As we continue to partner with students, let’s look for ways to help them pay attention to cues that reflect their vocational journeys. Because a student’s time is valuable, I prefer to integrate vocational questions into required assignments. These tend to be low-stakes reflections that ask a student to pause and think about their priorities or their callings. Some of the responses that I’ve received to these assignments are quite candid, such as the sophomore who wrote, “It’s hard not to feel smothered and pressured to become a certain type of person. I want the space to figure out who I actually am.” As the student’s response suggests, this assignment provided both time and space to think about big questions; it also gave the student a chance to be heard and attended to by me.
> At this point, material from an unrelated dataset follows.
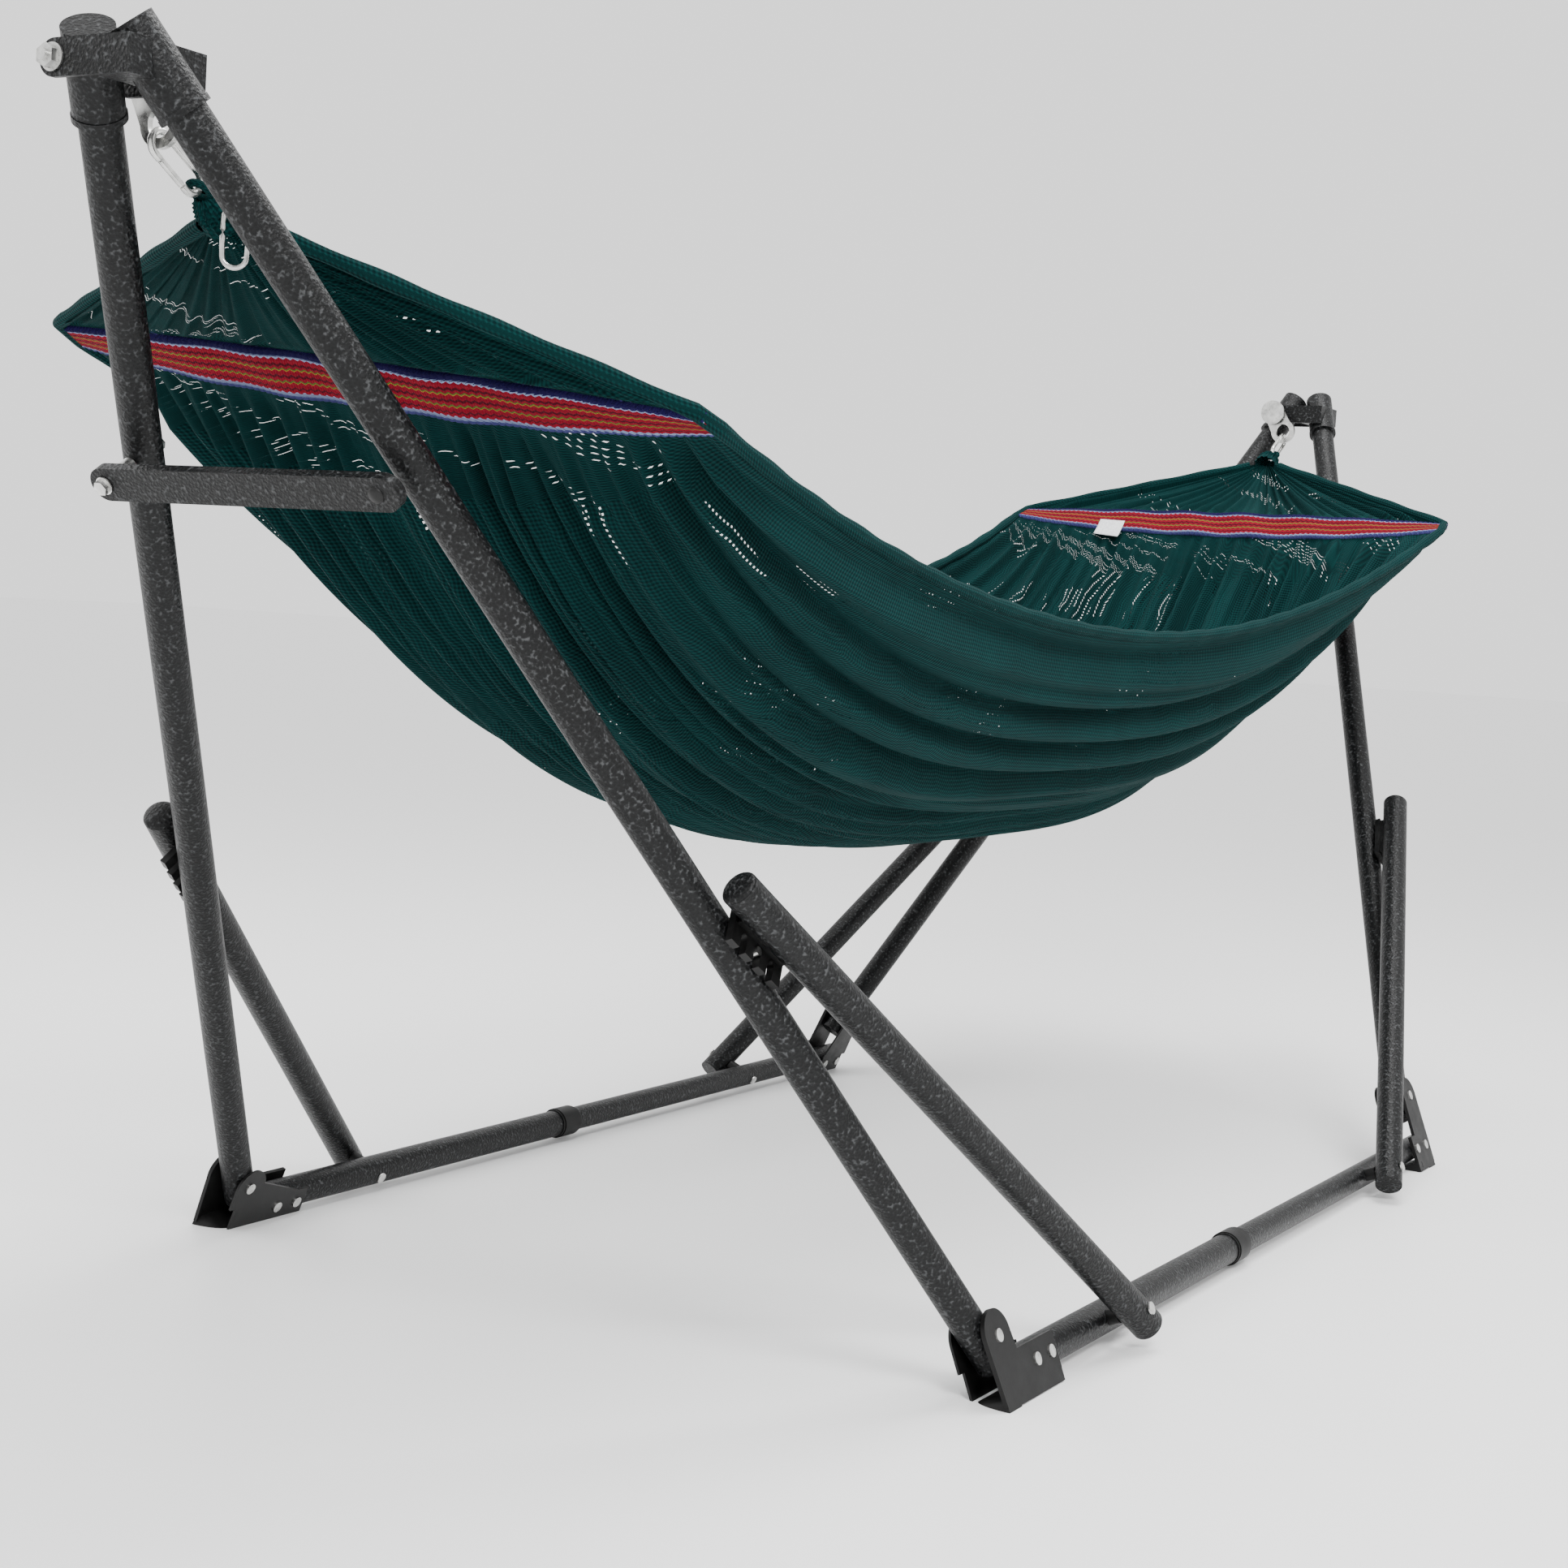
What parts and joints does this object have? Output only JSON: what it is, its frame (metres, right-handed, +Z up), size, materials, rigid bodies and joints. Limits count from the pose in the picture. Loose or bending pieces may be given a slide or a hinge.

In addition to these kinds of reflective assignments, I also find value in connecting current students to alumni. When our current students learn that previous students have made similar decisions regarding their majors and future direction, they often experience a new sense of freedom. Finally, when appropriate, we (as faculty and staff members) can also share some of our own successes and failures. Our students might think we’ve figured it all out, but if we’re honest, we know that our personal and professional histories include some turns we didn’t ask or plan for. Opening up about our own vocational exploration and discernment—and helping our students listen to another set of stories—offers yet another model of a lifelong process of introspection and change.


Brian Bowman is an assistant professor of communication studies at Campbell University and a NetVUE Faculty Fellow and consultant. He co-facilitates a faculty cohort at Campbell that explores questions of vocation and calling. His areas of academic interest include media messages and media literacy. He was a member of the 2022 cohort of NetVUE’s Teaching Vocation Exploration seminar. For more posts by Brian, click here.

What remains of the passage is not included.